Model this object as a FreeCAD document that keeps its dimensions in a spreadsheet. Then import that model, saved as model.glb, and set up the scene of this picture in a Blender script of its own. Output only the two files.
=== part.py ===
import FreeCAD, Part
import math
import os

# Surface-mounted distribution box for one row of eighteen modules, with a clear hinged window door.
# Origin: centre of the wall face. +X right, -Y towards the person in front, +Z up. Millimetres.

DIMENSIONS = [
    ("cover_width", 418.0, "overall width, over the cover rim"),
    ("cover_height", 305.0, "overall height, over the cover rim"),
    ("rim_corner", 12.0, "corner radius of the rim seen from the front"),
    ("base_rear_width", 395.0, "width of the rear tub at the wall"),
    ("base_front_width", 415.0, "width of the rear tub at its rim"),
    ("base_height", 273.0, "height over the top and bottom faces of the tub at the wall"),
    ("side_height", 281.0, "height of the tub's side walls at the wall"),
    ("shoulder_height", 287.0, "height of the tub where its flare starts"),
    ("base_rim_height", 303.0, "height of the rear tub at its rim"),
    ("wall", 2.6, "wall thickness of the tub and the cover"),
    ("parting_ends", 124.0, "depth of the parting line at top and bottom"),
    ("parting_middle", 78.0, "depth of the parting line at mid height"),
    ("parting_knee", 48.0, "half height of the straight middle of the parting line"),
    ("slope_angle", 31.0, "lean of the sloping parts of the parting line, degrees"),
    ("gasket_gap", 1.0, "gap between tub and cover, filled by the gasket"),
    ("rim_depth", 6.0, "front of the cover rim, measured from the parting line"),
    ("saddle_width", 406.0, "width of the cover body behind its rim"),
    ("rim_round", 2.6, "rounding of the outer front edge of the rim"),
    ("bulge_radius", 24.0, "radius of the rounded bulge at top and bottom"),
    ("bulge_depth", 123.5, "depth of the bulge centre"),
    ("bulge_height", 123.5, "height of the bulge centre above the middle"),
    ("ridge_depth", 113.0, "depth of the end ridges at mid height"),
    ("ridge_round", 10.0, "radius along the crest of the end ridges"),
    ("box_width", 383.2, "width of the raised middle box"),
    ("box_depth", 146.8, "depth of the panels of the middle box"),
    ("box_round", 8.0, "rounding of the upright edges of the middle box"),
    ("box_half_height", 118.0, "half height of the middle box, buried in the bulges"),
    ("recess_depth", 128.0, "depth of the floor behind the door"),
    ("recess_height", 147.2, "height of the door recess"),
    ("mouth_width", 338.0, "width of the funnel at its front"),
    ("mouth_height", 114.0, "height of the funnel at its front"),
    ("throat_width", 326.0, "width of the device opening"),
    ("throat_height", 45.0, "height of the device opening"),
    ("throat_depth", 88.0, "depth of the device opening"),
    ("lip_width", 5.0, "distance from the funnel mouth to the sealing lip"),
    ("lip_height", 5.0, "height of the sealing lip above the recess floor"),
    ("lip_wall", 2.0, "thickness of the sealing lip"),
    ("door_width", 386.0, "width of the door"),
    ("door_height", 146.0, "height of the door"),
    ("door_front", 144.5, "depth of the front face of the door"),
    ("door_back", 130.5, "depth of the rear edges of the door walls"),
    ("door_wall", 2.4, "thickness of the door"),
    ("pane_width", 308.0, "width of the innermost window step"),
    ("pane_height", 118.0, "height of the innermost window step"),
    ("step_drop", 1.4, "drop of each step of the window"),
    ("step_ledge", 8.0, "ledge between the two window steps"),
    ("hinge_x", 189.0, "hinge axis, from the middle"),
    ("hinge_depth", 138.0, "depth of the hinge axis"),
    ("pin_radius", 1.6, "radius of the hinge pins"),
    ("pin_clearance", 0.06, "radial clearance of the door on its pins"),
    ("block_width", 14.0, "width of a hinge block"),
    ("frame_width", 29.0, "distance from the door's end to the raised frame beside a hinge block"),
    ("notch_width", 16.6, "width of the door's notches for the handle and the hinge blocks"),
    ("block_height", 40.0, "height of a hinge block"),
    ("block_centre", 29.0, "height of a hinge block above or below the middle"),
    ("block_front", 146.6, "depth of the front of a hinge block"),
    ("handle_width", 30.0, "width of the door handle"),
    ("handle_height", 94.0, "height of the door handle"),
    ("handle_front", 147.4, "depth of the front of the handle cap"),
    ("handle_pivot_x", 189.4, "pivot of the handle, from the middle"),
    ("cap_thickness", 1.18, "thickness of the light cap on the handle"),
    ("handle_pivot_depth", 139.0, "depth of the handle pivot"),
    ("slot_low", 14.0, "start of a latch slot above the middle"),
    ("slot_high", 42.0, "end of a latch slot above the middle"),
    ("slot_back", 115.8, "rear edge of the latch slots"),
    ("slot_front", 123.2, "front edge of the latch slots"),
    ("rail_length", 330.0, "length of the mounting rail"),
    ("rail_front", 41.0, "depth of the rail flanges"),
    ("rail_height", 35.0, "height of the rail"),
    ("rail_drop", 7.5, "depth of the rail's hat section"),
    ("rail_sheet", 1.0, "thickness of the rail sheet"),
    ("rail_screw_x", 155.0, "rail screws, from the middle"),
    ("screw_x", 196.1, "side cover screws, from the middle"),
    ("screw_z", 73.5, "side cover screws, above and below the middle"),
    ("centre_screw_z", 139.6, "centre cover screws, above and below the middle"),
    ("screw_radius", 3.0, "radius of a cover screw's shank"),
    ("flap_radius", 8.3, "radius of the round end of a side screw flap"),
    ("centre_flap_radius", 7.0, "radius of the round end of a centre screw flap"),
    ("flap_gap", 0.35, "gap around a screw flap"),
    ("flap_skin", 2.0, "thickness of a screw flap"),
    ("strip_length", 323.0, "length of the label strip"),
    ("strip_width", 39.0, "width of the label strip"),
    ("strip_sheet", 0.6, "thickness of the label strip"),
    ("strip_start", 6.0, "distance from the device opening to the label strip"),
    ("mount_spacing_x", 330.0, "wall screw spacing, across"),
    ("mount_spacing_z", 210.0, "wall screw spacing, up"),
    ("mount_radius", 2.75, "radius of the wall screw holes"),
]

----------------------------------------

§ Problem requirements: Find the word "import" in the data and copy out each line where it turns up.

§ Solution to the problem:
Model this object as a FreeCAD document that keeps its dimensions in a spreadsheet. Then import that model, saved as model.glb, and set up the scene of this picture in a Blender script of its own. Output only the two files.
import FreeCAD, Part
import math
import os